Structured object records:
┏━━

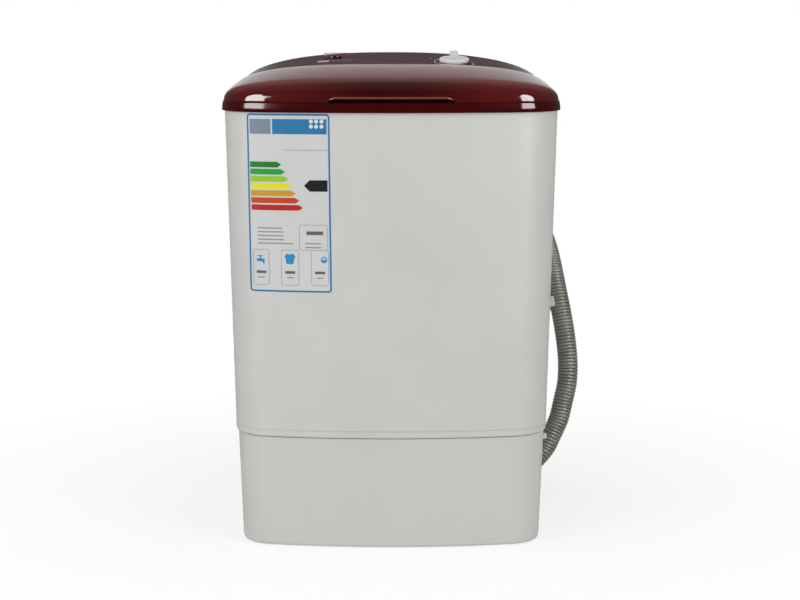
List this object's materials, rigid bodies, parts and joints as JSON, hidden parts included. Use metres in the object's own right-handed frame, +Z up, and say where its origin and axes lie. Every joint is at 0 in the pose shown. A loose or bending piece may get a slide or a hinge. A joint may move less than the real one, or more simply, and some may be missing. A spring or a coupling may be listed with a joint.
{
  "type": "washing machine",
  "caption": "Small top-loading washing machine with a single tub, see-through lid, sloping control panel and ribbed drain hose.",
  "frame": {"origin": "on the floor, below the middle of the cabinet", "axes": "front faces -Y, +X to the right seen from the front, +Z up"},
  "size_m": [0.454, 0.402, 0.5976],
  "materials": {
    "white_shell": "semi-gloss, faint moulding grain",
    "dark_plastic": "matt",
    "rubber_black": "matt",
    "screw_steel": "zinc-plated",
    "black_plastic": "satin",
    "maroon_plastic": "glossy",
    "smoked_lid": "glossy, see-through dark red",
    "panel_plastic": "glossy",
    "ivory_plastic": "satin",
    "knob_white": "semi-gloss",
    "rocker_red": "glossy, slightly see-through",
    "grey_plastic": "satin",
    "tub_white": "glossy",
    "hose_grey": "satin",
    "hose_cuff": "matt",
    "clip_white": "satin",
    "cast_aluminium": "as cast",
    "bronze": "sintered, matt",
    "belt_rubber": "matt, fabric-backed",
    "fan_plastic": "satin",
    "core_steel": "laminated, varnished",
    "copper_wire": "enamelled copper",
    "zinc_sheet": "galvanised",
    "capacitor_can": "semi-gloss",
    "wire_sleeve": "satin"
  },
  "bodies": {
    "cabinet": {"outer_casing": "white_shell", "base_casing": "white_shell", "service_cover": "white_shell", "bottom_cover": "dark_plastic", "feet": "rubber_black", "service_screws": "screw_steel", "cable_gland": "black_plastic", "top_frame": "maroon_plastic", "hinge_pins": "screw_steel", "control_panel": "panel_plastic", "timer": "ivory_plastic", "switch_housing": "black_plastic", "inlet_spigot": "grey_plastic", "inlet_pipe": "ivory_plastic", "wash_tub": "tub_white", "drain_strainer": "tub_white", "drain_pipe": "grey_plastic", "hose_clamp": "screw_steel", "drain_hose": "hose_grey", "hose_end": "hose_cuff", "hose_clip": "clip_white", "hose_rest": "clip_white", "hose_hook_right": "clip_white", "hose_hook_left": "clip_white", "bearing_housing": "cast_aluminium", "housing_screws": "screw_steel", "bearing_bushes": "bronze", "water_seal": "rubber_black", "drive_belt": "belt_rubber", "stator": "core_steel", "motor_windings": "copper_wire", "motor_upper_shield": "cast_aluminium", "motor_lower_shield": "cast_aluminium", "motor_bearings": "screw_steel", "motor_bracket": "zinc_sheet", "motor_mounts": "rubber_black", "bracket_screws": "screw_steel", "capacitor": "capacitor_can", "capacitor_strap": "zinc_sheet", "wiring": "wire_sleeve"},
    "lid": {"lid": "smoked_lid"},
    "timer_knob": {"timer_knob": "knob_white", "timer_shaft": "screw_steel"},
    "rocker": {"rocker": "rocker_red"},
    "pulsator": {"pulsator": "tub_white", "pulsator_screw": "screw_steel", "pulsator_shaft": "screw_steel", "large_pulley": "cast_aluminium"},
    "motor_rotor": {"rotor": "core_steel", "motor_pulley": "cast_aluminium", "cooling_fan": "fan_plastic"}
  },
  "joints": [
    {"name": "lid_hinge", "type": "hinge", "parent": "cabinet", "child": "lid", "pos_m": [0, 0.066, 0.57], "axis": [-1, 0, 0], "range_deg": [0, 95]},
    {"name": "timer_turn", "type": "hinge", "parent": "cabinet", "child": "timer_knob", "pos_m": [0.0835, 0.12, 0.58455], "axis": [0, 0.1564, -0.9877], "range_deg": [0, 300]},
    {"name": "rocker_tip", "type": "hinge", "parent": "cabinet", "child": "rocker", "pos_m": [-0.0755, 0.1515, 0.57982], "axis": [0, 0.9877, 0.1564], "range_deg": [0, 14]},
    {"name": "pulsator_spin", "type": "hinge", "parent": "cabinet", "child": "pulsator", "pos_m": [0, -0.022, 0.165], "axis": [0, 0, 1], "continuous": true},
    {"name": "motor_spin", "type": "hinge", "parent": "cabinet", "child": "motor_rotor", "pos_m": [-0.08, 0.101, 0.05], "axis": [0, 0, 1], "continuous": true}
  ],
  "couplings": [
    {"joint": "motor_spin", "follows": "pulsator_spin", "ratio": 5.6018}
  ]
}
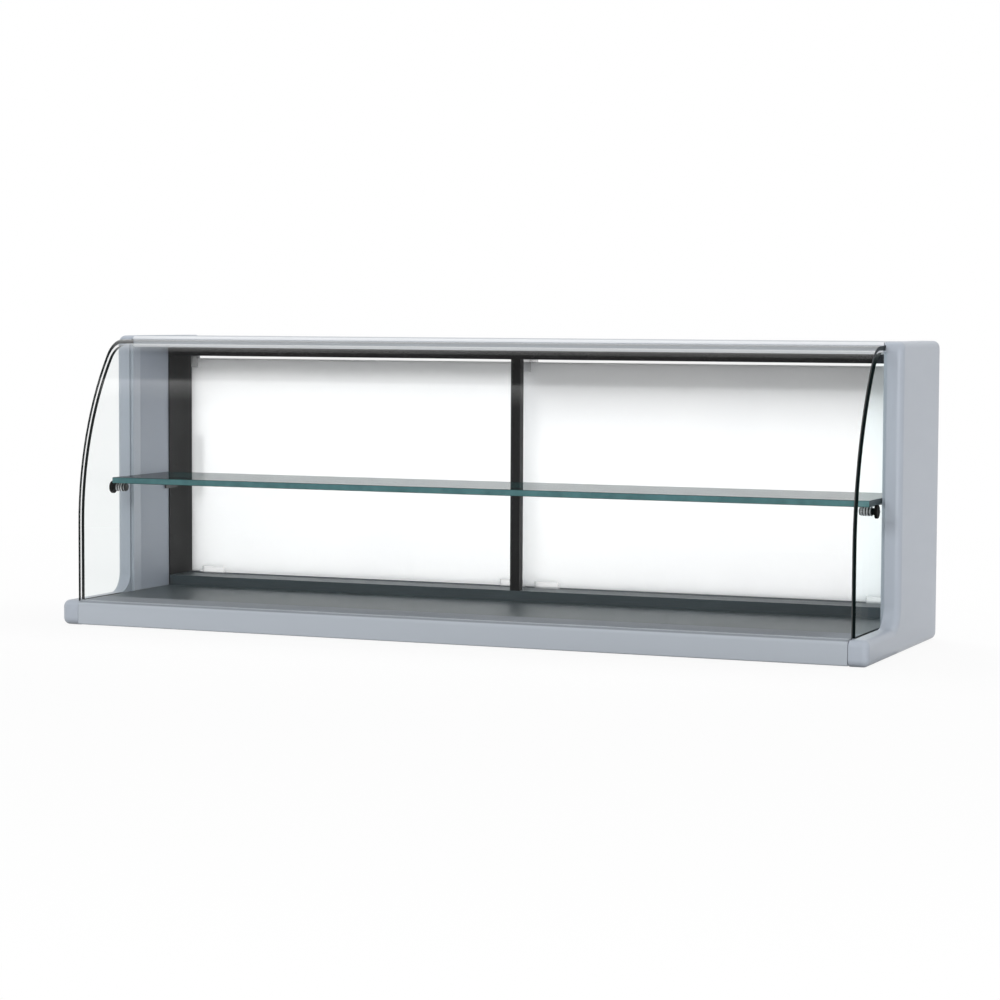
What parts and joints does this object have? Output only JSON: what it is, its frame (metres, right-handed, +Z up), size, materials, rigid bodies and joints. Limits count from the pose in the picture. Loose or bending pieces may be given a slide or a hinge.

┗━━

Task description -
Reproduce each record shown above without altering a single word.

Correct answer -
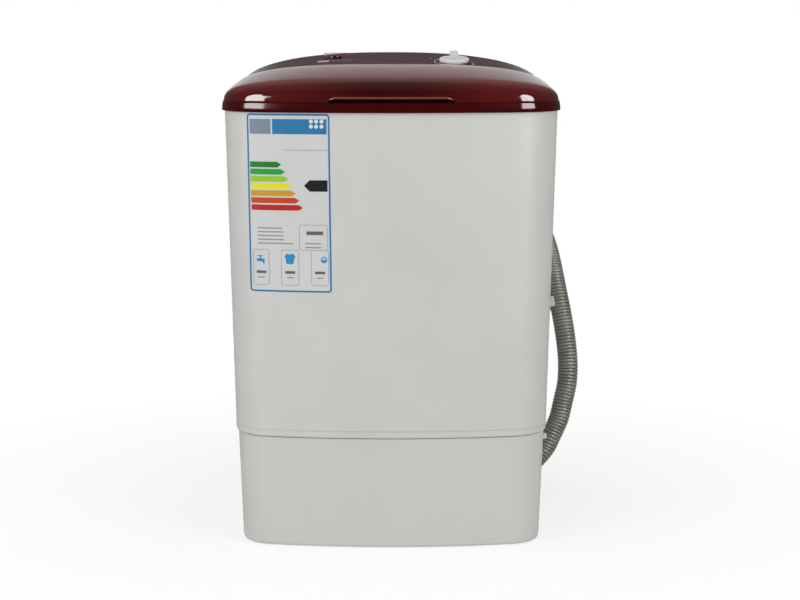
List this object's materials, rigid bodies, parts and joints as JSON, hidden parts included. Use metres in the object's own right-handed frame, +Z up, and say where its origin and axes lie. Every joint is at 0 in the pose shown. A loose or bending piece may get a slide or a hinge. A joint may move less than the real one, or more simply, and some may be missing. A spring or a coupling may be listed with a joint.
{
  "type": "washing machine",
  "caption": "Small top-loading washing machine with a single tub, see-through lid, sloping control panel and ribbed drain hose.",
  "frame": {"origin": "on the floor, below the middle of the cabinet", "axes": "front faces -Y, +X to the right seen from the front, +Z up"},
  "size_m": [0.454, 0.402, 0.5976],
  "materials": {
    "white_shell": "semi-gloss, faint moulding grain",
    "dark_plastic": "matt",
    "rubber_black": "matt",
    "screw_steel": "zinc-plated",
    "black_plastic": "satin",
    "maroon_plastic": "glossy",
    "smoked_lid": "glossy, see-through dark red",
    "panel_plastic": "glossy",
    "ivory_plastic": "satin",
    "knob_white": "semi-gloss",
    "rocker_red": "glossy, slightly see-through",
    "grey_plastic": "satin",
    "tub_white": "glossy",
    "hose_grey": "satin",
    "hose_cuff": "matt",
    "clip_white": "satin",
    "cast_aluminium": "as cast",
    "bronze": "sintered, matt",
    "belt_rubber": "matt, fabric-backed",
    "fan_plastic": "satin",
    "core_steel": "laminated, varnished",
    "copper_wire": "enamelled copper",
    "zinc_sheet": "galvanised",
    "capacitor_can": "semi-gloss",
    "wire_sleeve": "satin"
  },
  "bodies": {
    "cabinet": {"outer_casing": "white_shell", "base_casing": "white_shell", "service_cover": "white_shell", "bottom_cover": "dark_plastic", "feet": "rubber_black", "service_screws": "screw_steel", "cable_gland": "black_plastic", "top_frame": "maroon_plastic", "hinge_pins": "screw_steel", "control_panel": "panel_plastic", "timer": "ivory_plastic", "switch_housing": "black_plastic", "inlet_spigot": "grey_plastic", "inlet_pipe": "ivory_plastic", "wash_tub": "tub_white", "drain_strainer": "tub_white", "drain_pipe": "grey_plastic", "hose_clamp": "screw_steel", "drain_hose": "hose_grey", "hose_end": "hose_cuff", "hose_clip": "clip_white", "hose_rest": "clip_white", "hose_hook_right": "clip_white", "hose_hook_left": "clip_white", "bearing_housing": "cast_aluminium", "housing_screws": "screw_steel", "bearing_bushes": "bronze", "water_seal": "rubber_black", "drive_belt": "belt_rubber", "stator": "core_steel", "motor_windings": "copper_wire", "motor_upper_shield": "cast_aluminium", "motor_lower_shield": "cast_aluminium", "motor_bearings": "screw_steel", "motor_bracket": "zinc_sheet", "motor_mounts": "rubber_black", "bracket_screws": "screw_steel", "capacitor": "capacitor_can", "capacitor_strap": "zinc_sheet", "wiring": "wire_sleeve"},
    "lid": {"lid": "smoked_lid"},
    "timer_knob": {"timer_knob": "knob_white", "timer_shaft": "screw_steel"},
    "rocker": {"rocker": "rocker_red"},
    "pulsator": {"pulsator": "tub_white", "pulsator_screw": "screw_steel", "pulsator_shaft": "screw_steel", "large_pulley": "cast_aluminium"},
    "motor_rotor": {"rotor": "core_steel", "motor_pulley": "cast_aluminium", "cooling_fan": "fan_plastic"}
  },
  "joints": [
    {"name": "lid_hinge", "type": "hinge", "parent": "cabinet", "child": "lid", "pos_m": [0, 0.066, 0.57], "axis": [-1, 0, 0], "range_deg": [0, 95]},
    {"name": "timer_turn", "type": "hinge", "parent": "cabinet", "child": "timer_knob", "pos_m": [0.0835, 0.12, 0.58455], "axis": [0, 0.1564, -0.9877], "range_deg": [0, 300]},
    {"name": "rocker_tip", "type": "hinge", "parent": "cabinet", "child": "rocker", "pos_m": [-0.0755, 0.1515, 0.57982], "axis": [0, 0.9877, 0.1564], "range_deg": [0, 14]},
    {"name": "pulsator_spin", "type": "hinge", "parent": "cabinet", "child": "pulsator", "pos_m": [0, -0.022, 0.165], "axis": [0, 0, 1], "continuous": true},
    {"name": "motor_spin", "type": "hinge", "parent": "cabinet", "child": "motor_rotor", "pos_m": [-0.08, 0.101, 0.05], "axis": [0, 0, 1], "continuous": true}
  ],
  "couplings": [
    {"joint": "motor_spin", "follows": "pulsator_spin", "ratio": 5.6018}
  ]
}
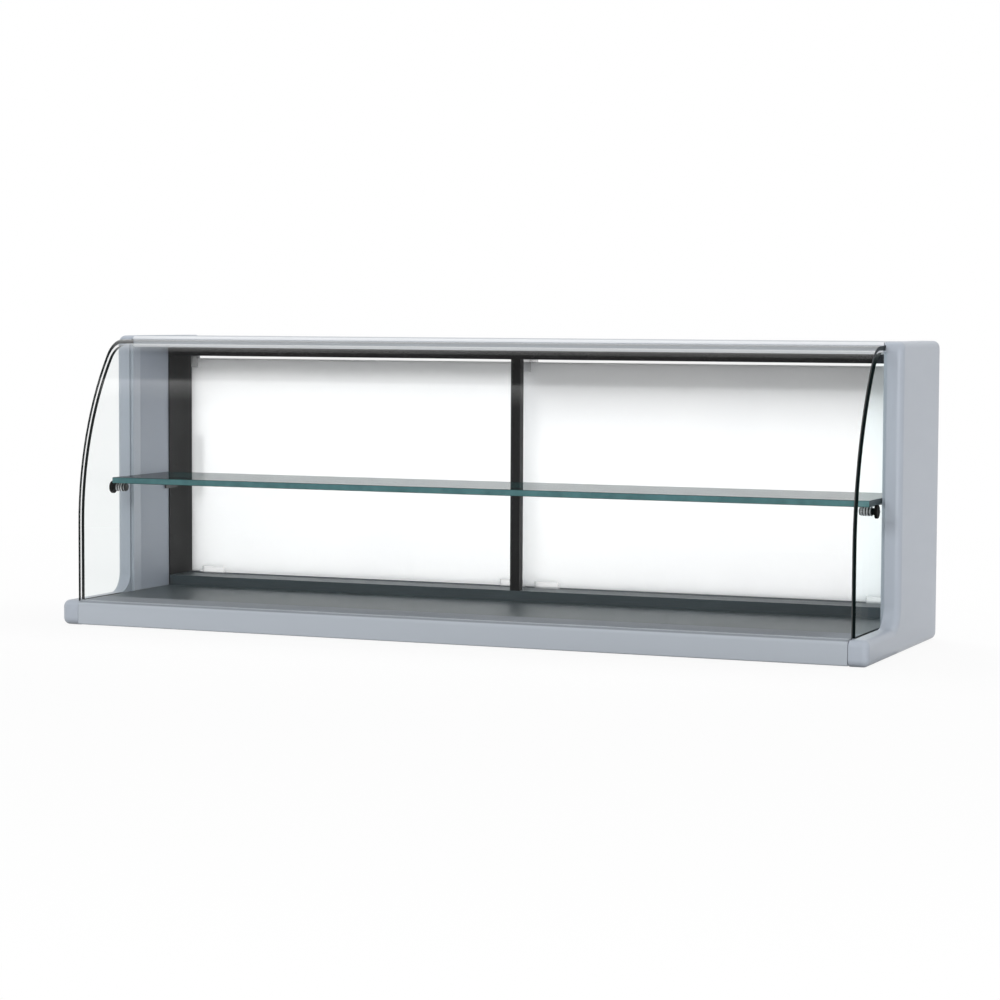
What parts and joints does this object have? Output only JSON: what it is, its frame (metres, right-handed, +Z up), size, materials, rigid bodies and joints. Limits count from the pose in the picture. Loose or bending pieces may be given a slide or a hinge.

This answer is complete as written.